##### Stored rows #####

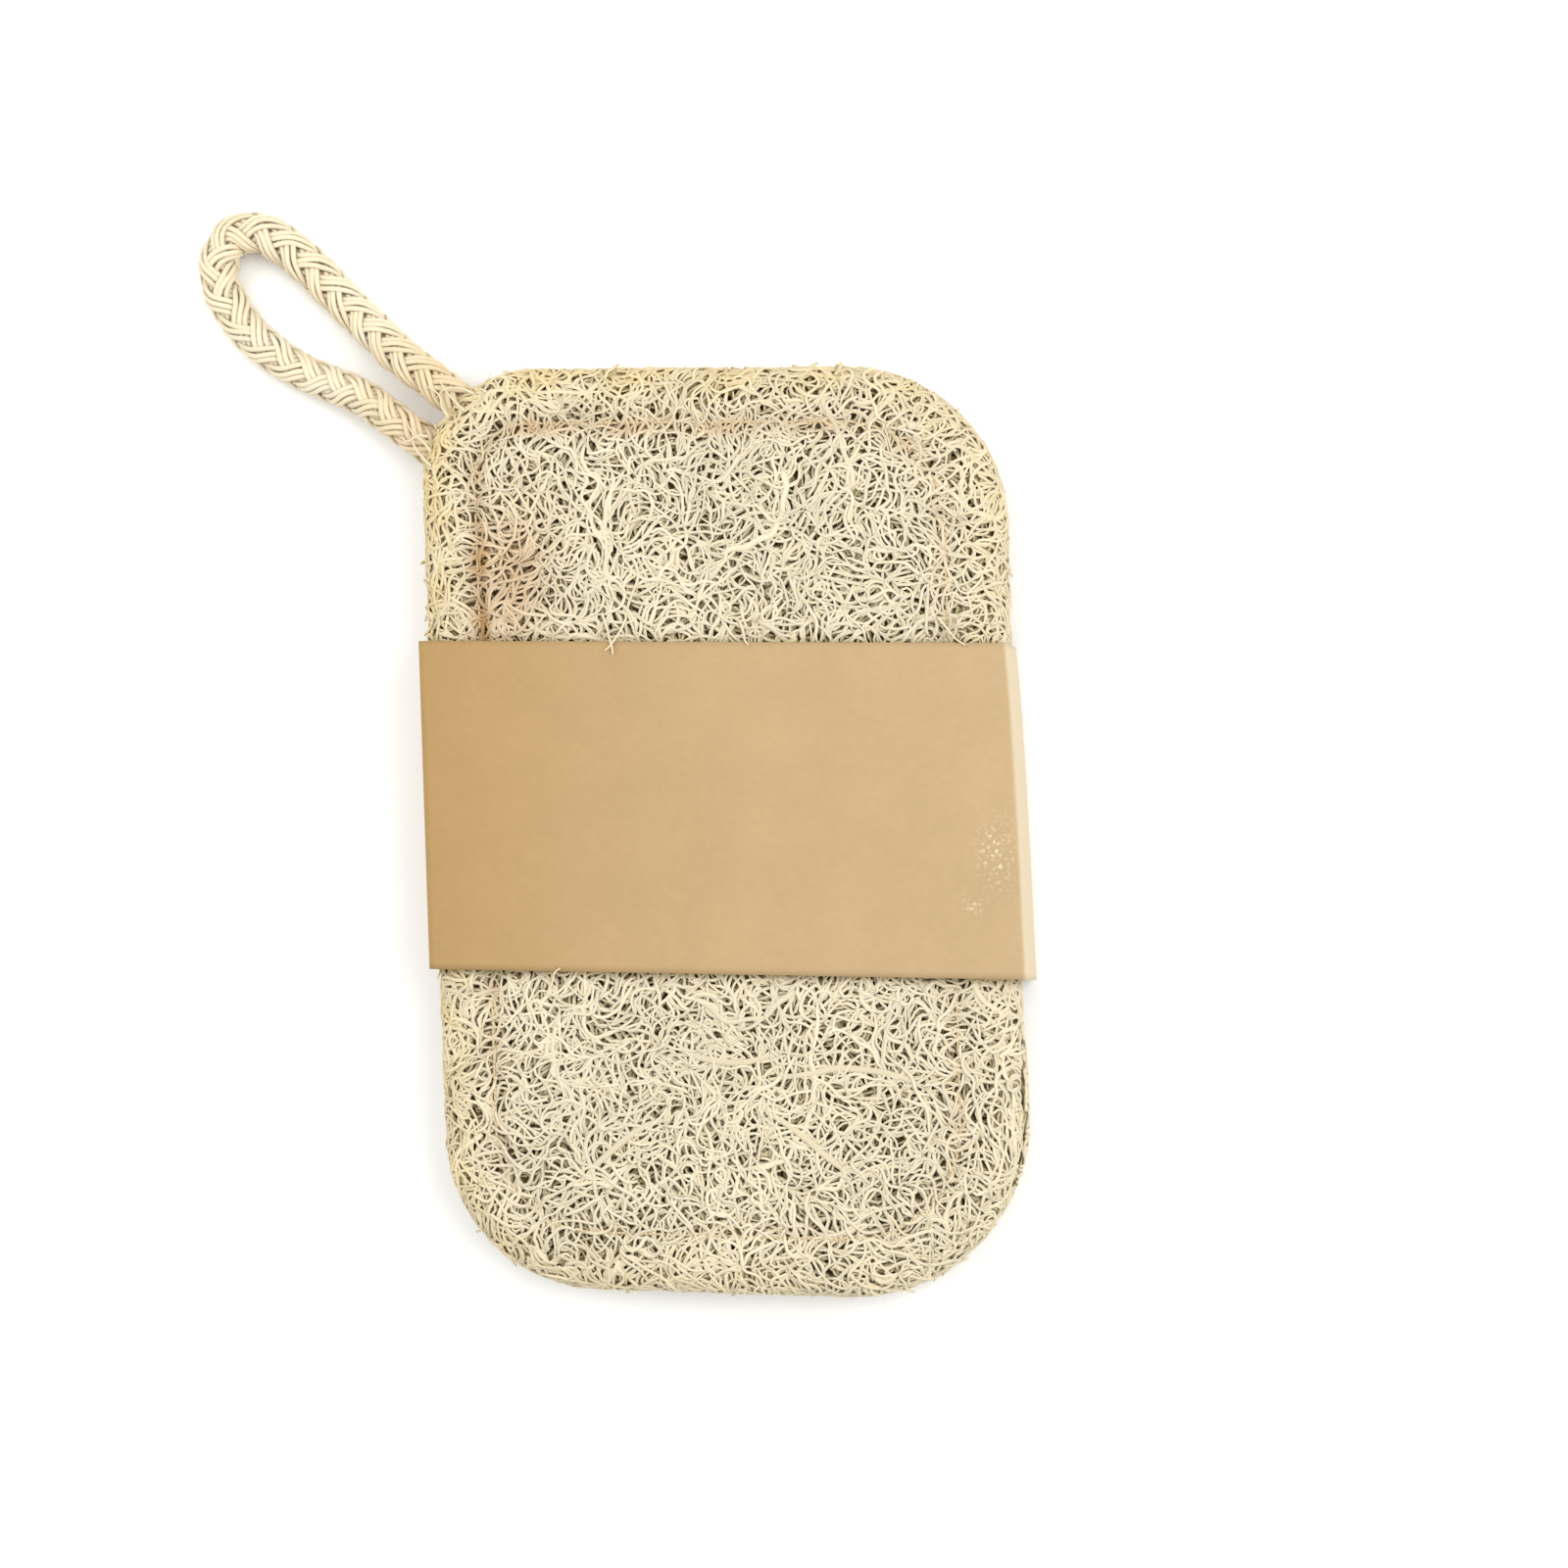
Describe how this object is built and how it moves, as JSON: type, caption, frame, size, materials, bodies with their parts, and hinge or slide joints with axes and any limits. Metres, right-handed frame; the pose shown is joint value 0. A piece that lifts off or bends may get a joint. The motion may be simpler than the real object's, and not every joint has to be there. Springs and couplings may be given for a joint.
{
  "type": "loofah scrub pad",
  "caption": "Flat scrub pad of two pressed loofah fibre layers sewn together all round, with a braided cotton hanging loop at one corner and a plain kraft paper band.",
  "frame": {"origin": "on the table under the middle of the pad and its band, the cord loop left out", "axes": "+X to the right of the front face, +Y along the pad towards the end with the cord loop, +Z out of the front face"},
  "size_m": [0.105, 0.1301, 0.0121],
  "materials": {
    "loofah_fibre": "matt dry plant fibre, a net of curved strands",
    "seam_thread": "matt spun thread",
    "cotton_cord": "matt braided cotton",
    "kraft_paper": "matt brown kraft paper"
  },
  "bodies": {
    "root": {"front_layer": "loofah_fibre", "back_layer": "loofah_fibre", "needle_thread": "seam_thread", "bobbin_thread": "seam_thread", "hanging_loop": "cotton_cord", "paper_band": "kraft_paper"}
  },
  "joints": []
}
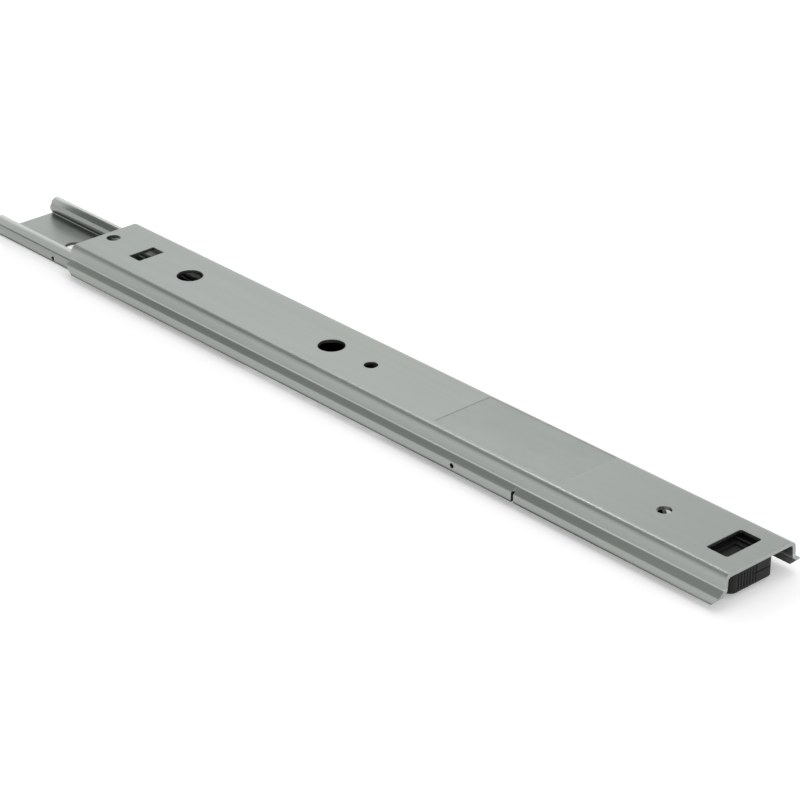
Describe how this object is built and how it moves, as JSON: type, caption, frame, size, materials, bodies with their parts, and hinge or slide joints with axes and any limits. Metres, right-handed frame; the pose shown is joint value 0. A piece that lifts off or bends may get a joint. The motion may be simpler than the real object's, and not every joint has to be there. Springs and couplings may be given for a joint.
{
  "type": "ball-bearing drawer slide",
  "caption": "Steel three-quarter-extension ball-bearing drawer slide: nested cabinet and drawer channels with ball retainers and a black rear catch unit.",
  "frame": {"origin": "on the floor plane (outer face of the drawer member's web), midway along the slide as stored and on its centre line", "axes": "+X along the slide towards the back of the cabinet, +Z from the drawer side to the cabinet side, +Y to the far race"},
  "size_m": [0.353, 0.035, 0.012],
  "materials": {
    "zinc_steel": "satin zinc-plated sheet",
    "retainer_steel": "plain strip",
    "ball_steel": "polished",
    "stud_steel": "turned",
    "black_plastic": "moulded, fine texture",
    "jaw_plastic": "natural acetal",
    "buffer_rubber": "matt",
    "clear_film": "clear blank film"
  },
  "bodies": {
    "cabinet_side": {"cabinet_member": "zinc_steel", "catch_housing": "black_plastic", "catch_cover": "black_plastic", "buffer_pad": "buffer_rubber", "blank_label": "clear_film", "jaw_pin_near": "stud_steel", "jaw_pin_far": "stud_steel", "jaw_spring_near": "stud_steel", "jaw_spring_far": "stud_steel"},
    "drawer_side": {"drawer_member": "zinc_steel", "striker_stud": "stud_steel"},
    "near_race": {"retainer_near": "retainer_steel", "balls_near": "ball_steel"},
    "far_race": {"retainer_far": "retainer_steel", "balls_far": "ball_steel"},
    "near_jaw": {"jaw_near": "jaw_plastic"},
    "far_jaw": {"jaw_far": "jaw_plastic"}
  },
  "joints": [
    {"name": "drawer_travel", "type": "slide", "parent": "cabinet_side", "child": "drawer_side", "axis": [-1, 0, 0], "range_m": [-0.048, 0.181]},
    {"name": "near_race_travel", "type": "slide", "parent": "cabinet_side", "child": "near_race", "axis": [-1, 0, 0], "range_m": [-0.024, 0.0905]},
    {"name": "far_race_travel", "type": "slide", "parent": "cabinet_side", "child": "far_race", "axis": [-1, 0, 0], "range_m": [-0.024, 0.0905]},
    {"name": "near_jaw_swing", "type": "hinge", "parent": "cabinet_side", "child": "near_jaw", "pos_m": [0.153, -0.0056, 0.0048], "axis": [0, 0, 1], "range_deg": [-6, 0], "stiffness_Nm_per_rad": 0.02},
    {"name": "far_jaw_swing", "type": "hinge", "parent": "cabinet_side", "child": "far_jaw", "pos_m": [0.153, 0.0056, 0.0048], "axis": [0, 0, 1], "range_deg": [0, 6], "stiffness_Nm_per_rad": 0.02}
  ],
  "couplings": [
    {"joint": "near_race_travel", "follows": "drawer_travel", "ratio": 0.5},
    {"joint": "far_race_travel", "follows": "drawer_travel", "ratio": 0.5},
    {"joint": "far_jaw_swing", "follows": "near_jaw_swing", "ratio": -1}
  ]
}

#####

** Problem statement **
Take the lines above and print them exactly.

** Written answer **
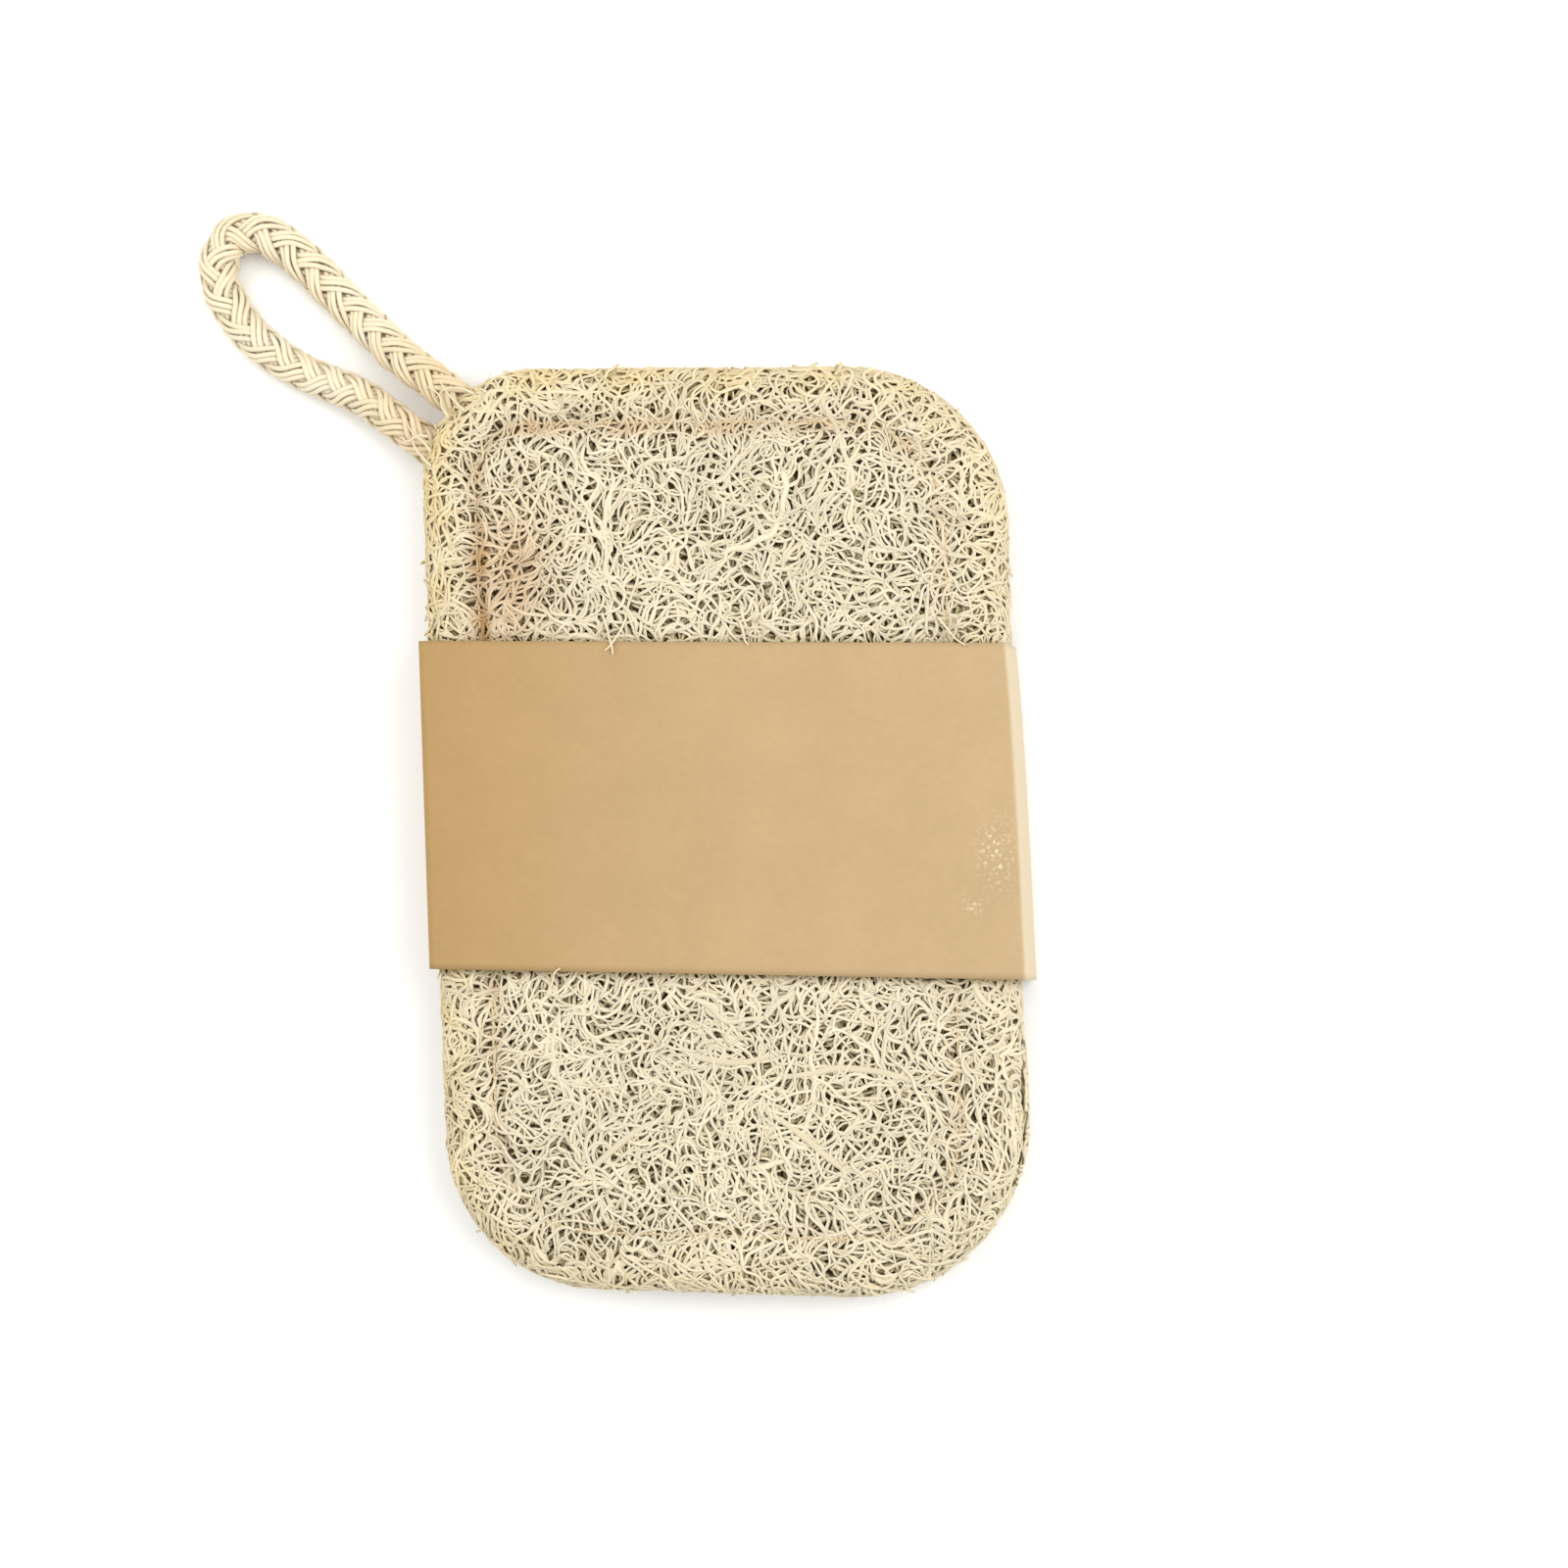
Describe how this object is built and how it moves, as JSON: type, caption, frame, size, materials, bodies with their parts, and hinge or slide joints with axes and any limits. Metres, right-handed frame; the pose shown is joint value 0. A piece that lifts off or bends may get a joint. The motion may be simpler than the real object's, and not every joint has to be there. Springs and couplings may be given for a joint.
{
  "type": "loofah scrub pad",
  "caption": "Flat scrub pad of two pressed loofah fibre layers sewn together all round, with a braided cotton hanging loop at one corner and a plain kraft paper band.",
  "frame": {"origin": "on the table under the middle of the pad and its band, the cord loop left out", "axes": "+X to the right of the front face, +Y along the pad towards the end with the cord loop, +Z out of the front face"},
  "size_m": [0.105, 0.1301, 0.0121],
  "materials": {
    "loofah_fibre": "matt dry plant fibre, a net of curved strands",
    "seam_thread": "matt spun thread",
    "cotton_cord": "matt braided cotton",
    "kraft_paper": "matt brown kraft paper"
  },
  "bodies": {
    "root": {"front_layer": "loofah_fibre", "back_layer": "loofah_fibre", "needle_thread": "seam_thread", "bobbin_thread": "seam_thread", "hanging_loop": "cotton_cord", "paper_band": "kraft_paper"}
  },
  "joints": []
}
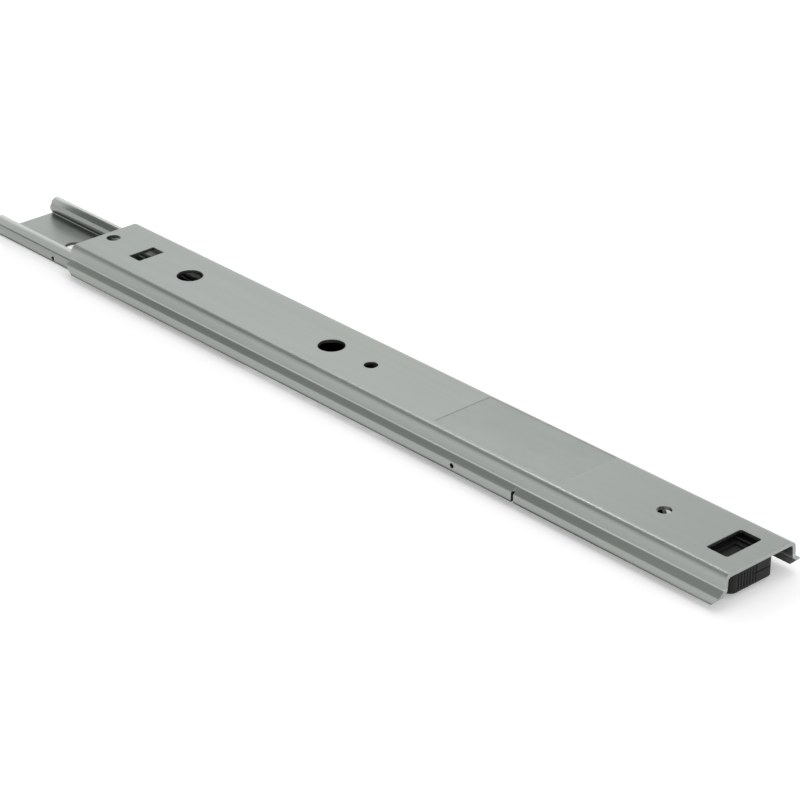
Describe how this object is built and how it moves, as JSON: type, caption, frame, size, materials, bodies with their parts, and hinge or slide joints with axes and any limits. Metres, right-handed frame; the pose shown is joint value 0. A piece that lifts off or bends may get a joint. The motion may be simpler than the real object's, and not every joint has to be there. Springs and couplings may be given for a joint.
{
  "type": "ball-bearing drawer slide",
  "caption": "Steel three-quarter-extension ball-bearing drawer slide: nested cabinet and drawer channels with ball retainers and a black rear catch unit.",
  "frame": {"origin": "on the floor plane (outer face of the drawer member's web), midway along the slide as stored and on its centre line", "axes": "+X along the slide towards the back of the cabinet, +Z from the drawer side to the cabinet side, +Y to the far race"},
  "size_m": [0.353, 0.035, 0.012],
  "materials": {
    "zinc_steel": "satin zinc-plated sheet",
    "retainer_steel": "plain strip",
    "ball_steel": "polished",
    "stud_steel": "turned",
    "black_plastic": "moulded, fine texture",
    "jaw_plastic": "natural acetal",
    "buffer_rubber": "matt",
    "clear_film": "clear blank film"
  },
  "bodies": {
    "cabinet_side": {"cabinet_member": "zinc_steel", "catch_housing": "black_plastic", "catch_cover": "black_plastic", "buffer_pad": "buffer_rubber", "blank_label": "clear_film", "jaw_pin_near": "stud_steel", "jaw_pin_far": "stud_steel", "jaw_spring_near": "stud_steel", "jaw_spring_far": "stud_steel"},
    "drawer_side": {"drawer_member": "zinc_steel", "striker_stud": "stud_steel"},
    "near_race": {"retainer_near": "retainer_steel", "balls_near": "ball_steel"},
    "far_race": {"retainer_far": "retainer_steel", "balls_far": "ball_steel"},
    "near_jaw": {"jaw_near": "jaw_plastic"},
    "far_jaw": {"jaw_far": "jaw_plastic"}
  },
  "joints": [
    {"name": "drawer_travel", "type": "slide", "parent": "cabinet_side", "child": "drawer_side", "axis": [-1, 0, 0], "range_m": [-0.048, 0.181]},
    {"name": "near_race_travel", "type": "slide", "parent": "cabinet_side", "child": "near_race", "axis": [-1, 0, 0], "range_m": [-0.024, 0.0905]},
    {"name": "far_race_travel", "type": "slide", "parent": "cabinet_side", "child": "far_race", "axis": [-1, 0, 0], "range_m": [-0.024, 0.0905]},
    {"name": "near_jaw_swing", "type": "hinge", "parent": "cabinet_side", "child": "near_jaw", "pos_m": [0.153, -0.0056, 0.0048], "axis": [0, 0, 1], "range_deg": [-6, 0], "stiffness_Nm_per_rad": 0.02},
    {"name": "far_jaw_swing", "type": "hinge", "parent": "cabinet_side", "child": "far_jaw", "pos_m": [0.153, 0.0056, 0.0048], "axis": [0, 0, 1], "range_deg": [0, 6], "stiffness_Nm_per_rad": 0.02}
  ],
  "couplings": [
    {"joint": "near_race_travel", "follows": "drawer_travel", "ratio": 0.5},
    {"joint": "far_race_travel", "follows": "drawer_travel", "ratio": 0.5},
    {"joint": "far_jaw_swing", "follows": "near_jaw_swing", "ratio": -1}
  ]
}